Exercise directions => Review the lines that follow and copy each one that contains the word "from".

-*-*-

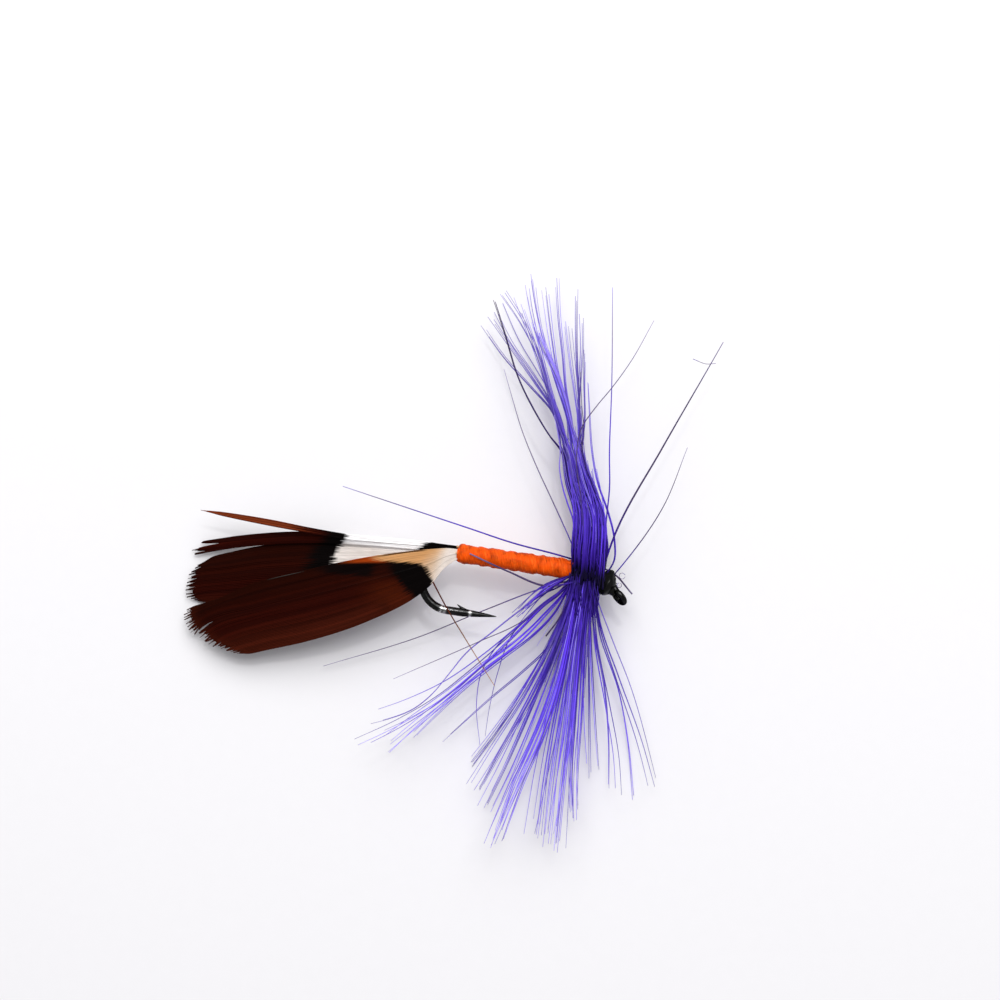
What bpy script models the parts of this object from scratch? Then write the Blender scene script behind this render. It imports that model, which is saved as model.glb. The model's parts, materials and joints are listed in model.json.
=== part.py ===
"""A dry fly: a hook with a floss body, two tail feathers, a wound hackle and a thread head.

The fly lies on its side on a table, whose top is Z = 0. The hook's plane is level. +X points
toward the eye, +Y toward the fly's back, and +Z up. Dimensions are millimetres, and MM turns
them into Blender's metres.

Each piece is drawn in the fly's own frame: u runs along the shank toward the eye, v across it
toward the fly's back, and w up. Its origin is the middle of the hackle, on the shank's axis.
"""

import math
import random

import bmesh
import bpy
from mathutils import Matrix, Vector

MM = 0.001

# The fly's frame on the table
SHANK_TILT = math.radians(-8.25)
COLLAR_X = 10.73
COLLAR_Y = -0.71
SHANK_HEIGHT = 3.6

# Hook
WIRE_R = 0.30
EYE_WIRE_R = 0.24
EYE_R = 0.55
EYE_SLOPE = math.radians(-42.0)
EYE_TWIST = math.radians(20.0)
EYE_CENTRE = (2.98, -1.55)
BEND_U = -10.79
BEND_R = 2.37
POINT_U = -6.76
POINT_TAPER = 2.1
BARB_TIP = (-10.06, -4.16)
BARB_ROOT_U = -9.25

# Thread, floss and hackle stem, all wound round the shank
UNDERBODY_R = 0.37
UNDERBODY_INNER_R = 0.33
BUTT_RING_R = 0.52
BUTT_R = 0.10
LASHING_INNER_R = 0.645
LASHING_R = 0.70
FLOSS_INNER_R = 0.725
FLOSS_REAR_R = 0.85
FLOSS_FRONT_R = 0.785
FLOSS_START_U = -10.63
FLOSS_END_U = -1.15
FLOSS_WRAPS = 9
STEM_R = 0.075
STEM_COIL_R = 0.47
STEM_TURNS = 5

# Head
HEAD_CENTRE = (1.76, -0.60)
HEAD_HALF = (0.80, 1.12, 0.92)
HEAD_TILT = math.radians(18.0)
CEMENT_GAP = 0.025
CEMENT_T = 0.05

# Tail
TAIL_PIVOT_U = -10.85
QUILL_START_U = -10.97
VANE_T = 0.16
QUILL_GAP = 0.05
LEVEL_UNTIL_U = -13.9
TAIL_TIP_U = -32.0
QUILL_R = 0.13
QUILL_TIP_R = 0.06
QUILL_CELLS = 12
STRAND_CELLS = 10

# Hackle
BARB_R = 0.065
BARB_TIP_R = 0.025
BARB_STEPS = 6
BARBS_PER_TUFT = 5
TUFT_ROOT_R = 0.17

random.seed(11)

COLOURS = {
    "hook_metal": ((0.03, 0.028, 0.03), 0.28, 0.9),
    "black_thread": ((0.012, 0.011, 0.014), 0.55, 0.0),
    "orange_floss": ((0.85, 0.16, 0.01), 0.45, 0.0),
    "tail_feather": ((0.11, 0.022, 0.006), 0.6, 0.0),
    "feather_quill": ((0.22, 0.09, 0.03), 0.5, 0.0),
    "violet_hackle": ((0.10, 0.045, 0.5), 0.45, 0.0),
    "head_cement": ((0.02, 0.018, 0.02), 0.12, 0.0),
}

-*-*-

Answer for this exercise =>
What bpy script models the parts of this object from scratch? Then write the Blender scene script behind this render. It imports that model, which is saved as model.glb. The model's parts, materials and joints are listed in model.json.
from mathutils import Matrix, Vector